• _TASK TO COMPLETE_
Write out each line beneath this one exactly as it reads.

╭──

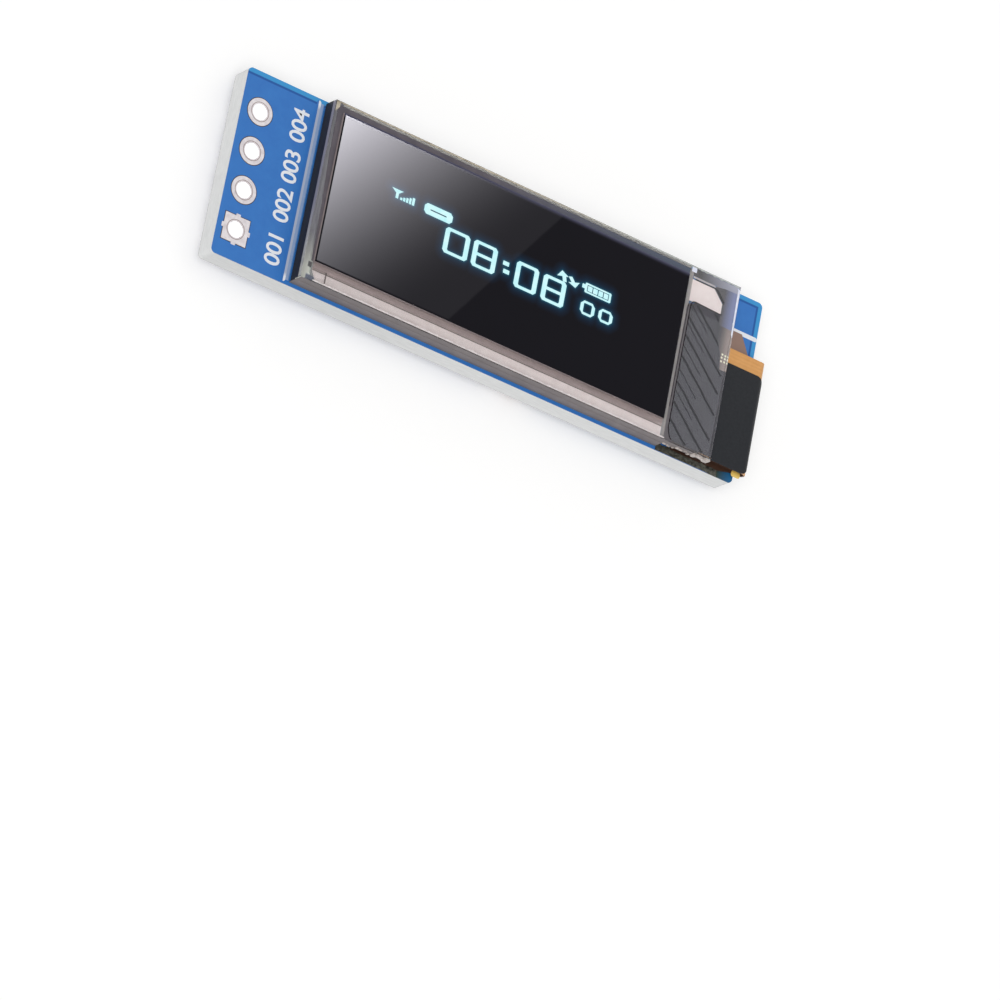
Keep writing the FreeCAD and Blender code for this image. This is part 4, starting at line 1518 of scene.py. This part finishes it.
@dataclass
class Display:
    """The screen: its dark film, and the lit lines of a plain clock face, placed by display pixels."""

    pitch: float = 0.17484
    left: float = -11.775
    top: float = 2.797
    film_top: float = 4.081
    lit_top: float = 4.085
    glow_reach: float = 0.6
    columns: int = 204
    rows: int = 78
    digits: Sequence[tuple[Glyph, float, float, float, float]] = (
        (Glyph.ZERO, 38.4, 48.6, 9.9, 19.3), (Glyph.EIGHT, 50.2, 60.1, 9.8, 19.4),
        (Glyph.ZERO, 68.2, 77.6, 10.4, 20.0), (Glyph.EIGHT, 79.6, 89.2, 10.6, 20.2))
    upright: float = 1.85
    level: float = 1.1
    corner: float = 0.95
    hoops: Sequence[tuple[float, float, float, float, float, float, float]] = (
        (28.6, 4.9, 40.2, 8.8, 2.4, 1.72, 1.0),
        (96.5, 7.2, 107.5, 10.8, 0.9, 0.62, 0.3),
        (96.0, 13.7, 102.0, 18.8, 1.3, 0.85, 1.3), (103.7, 13.8, 109.6, 18.6, 1.3, 0.85, 1.3))
    bars: Sequence[tuple[float, float, float, float]] = (
        (16.8, 6.1, 17.9, 8.2), (18.7, 7.3, 19.6, 8.2), (19.9, 6.9, 20.8, 8.2), (21.1, 6.5, 22.0, 8.2),
        (22.3, 6.0, 23.2, 8.2), (23.5, 5.5, 24.5, 8.2), (62.8, 12.7, 65.3, 14.2), (63.4, 15.5, 65.9, 17.0),
        (95.3, 8.0, 96.6, 9.5), (97.7, 8.05, 99.6, 9.95), (99.95, 8.05, 101.85, 9.95),
        (102.2, 8.05, 104.1, 9.95), (104.45, 8.05, 106.3, 9.95))
    wedges: Sequence[Sequence[Flat]] = (
        ((14.9, 5.0), (19.6, 5.0), (17.8, 6.4), (16.9, 6.4)),
        ((84.7, 9.3), (86.4, 6.8), (89.3, 8.2)), ((86.7, 8.4), (88.2, 8.0), (88.9, 10.3), (87.4, 10.6)),
        ((89.3, 7.9), (90.8, 7.5), (92.3, 9.2), (90.9, 9.5)), ((89.6, 9.9), (94.1, 8.5), (92.7, 10.9)))

    def place(self, column: float, row: float) -> Flat:
        """Turns a place in display pixels into millimetres on the glass."""
        return (self.left + column * self.pitch, self.top - row * self.pitch)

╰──

• _EXERCISE OUTPUT_
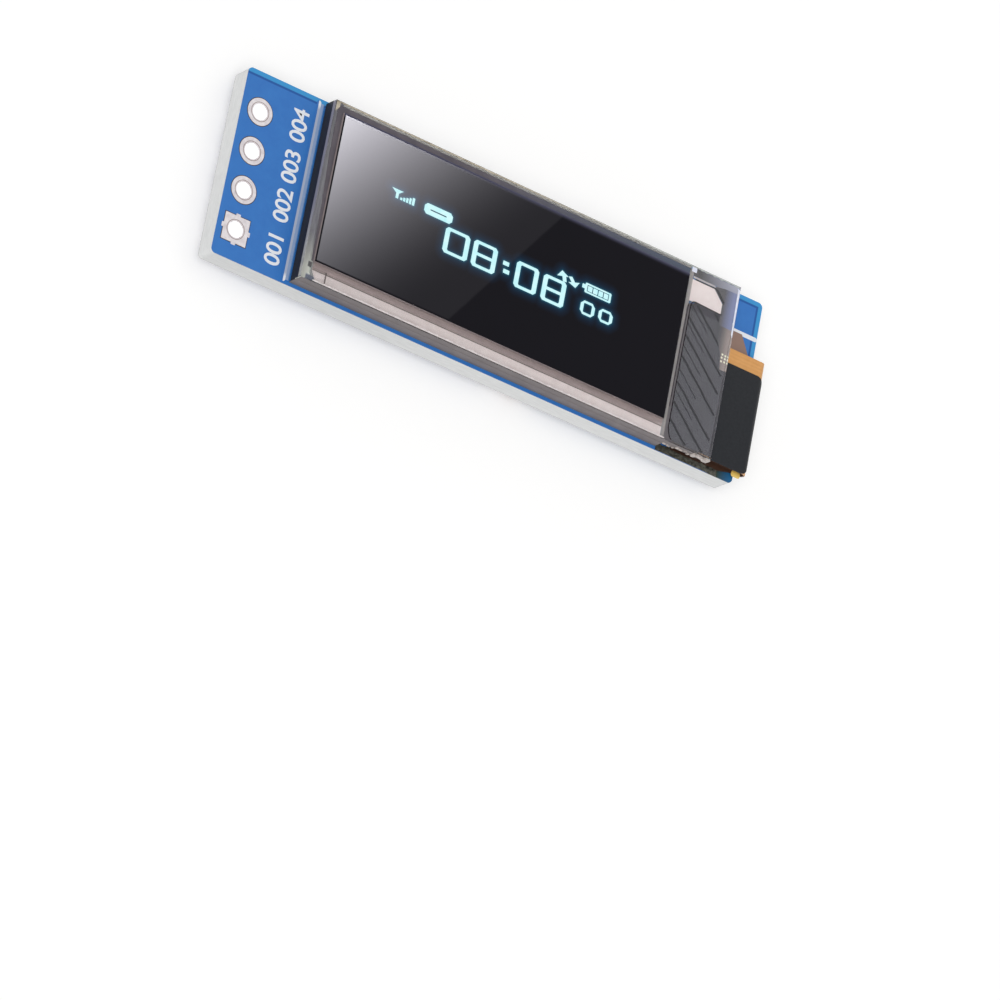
Keep writing the FreeCAD and Blender code for this image. This is part 4, starting at line 1518 of scene.py. This part finishes it.
@dataclass
class Display:
    """The screen: its dark film, and the lit lines of a plain clock face, placed by display pixels."""

    pitch: float = 0.17484
    left: float = -11.775
    top: float = 2.797
    film_top: float = 4.081
    lit_top: float = 4.085
    glow_reach: float = 0.6
    columns: int = 204
    rows: int = 78
    digits: Sequence[tuple[Glyph, float, float, float, float]] = (
        (Glyph.ZERO, 38.4, 48.6, 9.9, 19.3), (Glyph.EIGHT, 50.2, 60.1, 9.8, 19.4),
        (Glyph.ZERO, 68.2, 77.6, 10.4, 20.0), (Glyph.EIGHT, 79.6, 89.2, 10.6, 20.2))
    upright: float = 1.85
    level: float = 1.1
    corner: float = 0.95
    hoops: Sequence[tuple[float, float, float, float, float, float, float]] = (
        (28.6, 4.9, 40.2, 8.8, 2.4, 1.72, 1.0),
        (96.5, 7.2, 107.5, 10.8, 0.9, 0.62, 0.3),
        (96.0, 13.7, 102.0, 18.8, 1.3, 0.85, 1.3), (103.7, 13.8, 109.6, 18.6, 1.3, 0.85, 1.3))
    bars: Sequence[tuple[float, float, float, float]] = (
        (16.8, 6.1, 17.9, 8.2), (18.7, 7.3, 19.6, 8.2), (19.9, 6.9, 20.8, 8.2), (21.1, 6.5, 22.0, 8.2),
        (22.3, 6.0, 23.2, 8.2), (23.5, 5.5, 24.5, 8.2), (62.8, 12.7, 65.3, 14.2), (63.4, 15.5, 65.9, 17.0),
        (95.3, 8.0, 96.6, 9.5), (97.7, 8.05, 99.6, 9.95), (99.95, 8.05, 101.85, 9.95),
        (102.2, 8.05, 104.1, 9.95), (104.45, 8.05, 106.3, 9.95))
    wedges: Sequence[Sequence[Flat]] = (
        ((14.9, 5.0), (19.6, 5.0), (17.8, 6.4), (16.9, 6.4)),
        ((84.7, 9.3), (86.4, 6.8), (89.3, 8.2)), ((86.7, 8.4), (88.2, 8.0), (88.9, 10.3), (87.4, 10.6)),
        ((89.3, 7.9), (90.8, 7.5), (92.3, 9.2), (90.9, 9.5)), ((89.6, 9.9), (94.1, 8.5), (92.7, 10.9)))

    def place(self, column: float, row: float) -> Flat:
        """Turns a place in display pixels into millimetres on the glass."""
        return (self.left + column * self.pitch, self.top - row * self.pitch)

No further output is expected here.